Another new, revenue-producing program, the Outdoor Industry Business Certificate, was due to launch in early 2020. OIA now expects it to go live later in 2020, with university partners like Utah State University and Western Colorado University. Still, the annual revenue it would generate is small potatoes compared to the more than $5 million from Outdoor Retailer.

“It’s time to have a more transparent conversation with our members about funding,” Hydro Flask’s Grove said. “It’s very clear that with the cancellation of the summer show, we have to accelerate the way that we request more money from members.”

Shifting to a direct dues model—a much higher cost for members—is the only real solution for relieving OIA entirely of its dependency on Outdoor Retailer, says Campbell. But to do that, he said OIA has to be clear on its value proposition: “You have to deliver a lot of value if you’re going to ask for more money and that’s the part we continue to wrestle with.”

Shelley Dunbar, co-owner of Neptune Mountaineering and former co-owner of Sea to Summit, says she would much rather pay a higher OIA membership rate and see OIA put on its own smaller show than pay gobs of money to the for-profit trade show that’s often unattainable for the smaller brands who make the industry competitive. “It’s the single biggest expense in our marketing budget,” she said.

As Campbell sees it, though, it’s not an either/or conversation. He believes that while trade shows overall are struggling, OIA’s cut from Outdoor Retailer will never drop to zero because he has faith in OR. “Who knows, they may not even be called trade shows in the future,” Campbell said. “But OR will figure out an economic model that works for them that supports this industry.”

Time to Shine

During crisis, a trade association has the opportunity to be an invaluable resource. OIA was quick to establish a COVID-19 hub, which Grove found invaluable.

Dunbar, however, wishes OIA used this time to refocus on the trade membership. Yes, fighting for public lands is important, she says, but there are other groups that can and should take the lead, like The Conservation Alliance and The Access Fund. Retailers are a subset of the industry that has been underserved, Brodsky and Dunbar say. “It would be beneficial for me if OIA enabled retail members to share information like best practices, best software, and point of sale systems, or if they brought back the Retail Benchmarking Report,” Dunbar said.

There’s also work to do on the diversity front, both internally and externally. OIA knows it has a responsibility to better integrate more BIPOC voices and make JEDI progress across all programs. And to help members do the same, OIA says it will host facilitated sessions this summer with people from diverse backgrounds educating industry leaders.

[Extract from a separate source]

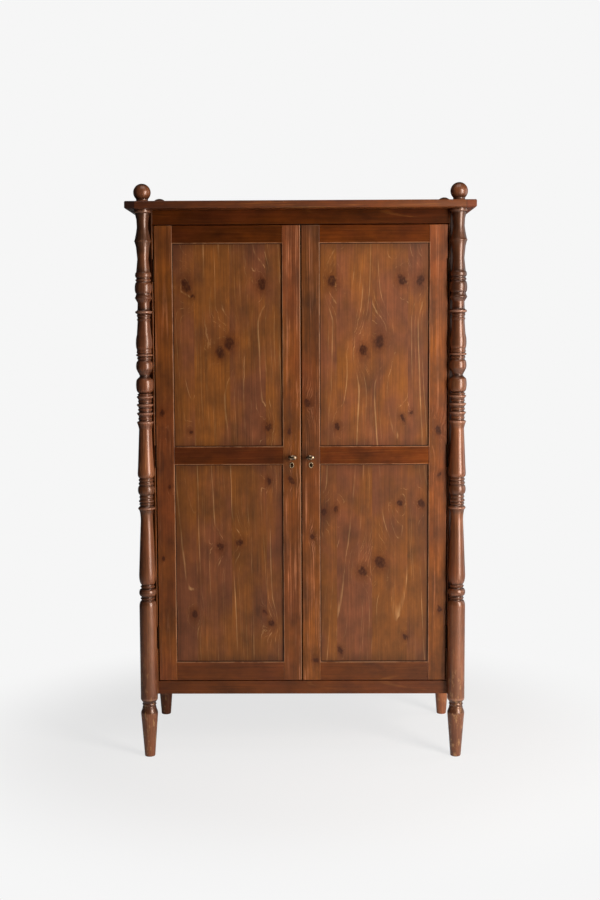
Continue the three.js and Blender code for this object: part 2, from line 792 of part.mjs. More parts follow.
// The catch is screwed behind the frieze, and its lower half stands behind both doors
function addCatch() {
  const friezeBack = frontY + railThickness;
  const friezeBottom = postHeight - friezeHeight;
  const catchBack = friezeBack + catchThickness;
  const faceY = doorBackY + seat + plateThickness + catchToPlate;
  const bottom = friezeBottom - catchDrop;
  const half = catchWidth / 2;
  addPart('magnetic_catch', joinAndCut([
    block(-half, half, friezeBack + seat, catchBack, friezeBottom + seat, bottom + catchHeight),
    block(-half, half, faceY, catchBack, bottom, friezeBottom + overrun),
  ]), 'plastic');
  const plateTop = doorTop - plateBelowTop;
  for (const side of sides) {
    const inner = doorInnerX + plateFromMeeting;
    addPart(`${side.name}_catch_plate`, block(side.sign * inner, side.sign * (inner + plateWidth),
      doorBackY + seat, doorBackY + seat + plateThickness, plateTop - plateHeight, plateTop), 'steel');
  }
}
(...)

Once the pandemic crisis settles down, Aangeenbrug says she looks forward to getting back to moving the outdoor industry forward. She cites the Climate Action Corps, a program launched in January to help companies reduce their greenhouse gas emissions, as one such initiative. And of course, OIA’s future funding model will be top of mind as the industry moves into an uncertain trade show future.

Whatever the fix, Brodsky wants to see OIA lead and innovate: “This is a time when retailers and organizations and members need their association the most.”

This story originally ran in the Summer 2020 issue of The Voice.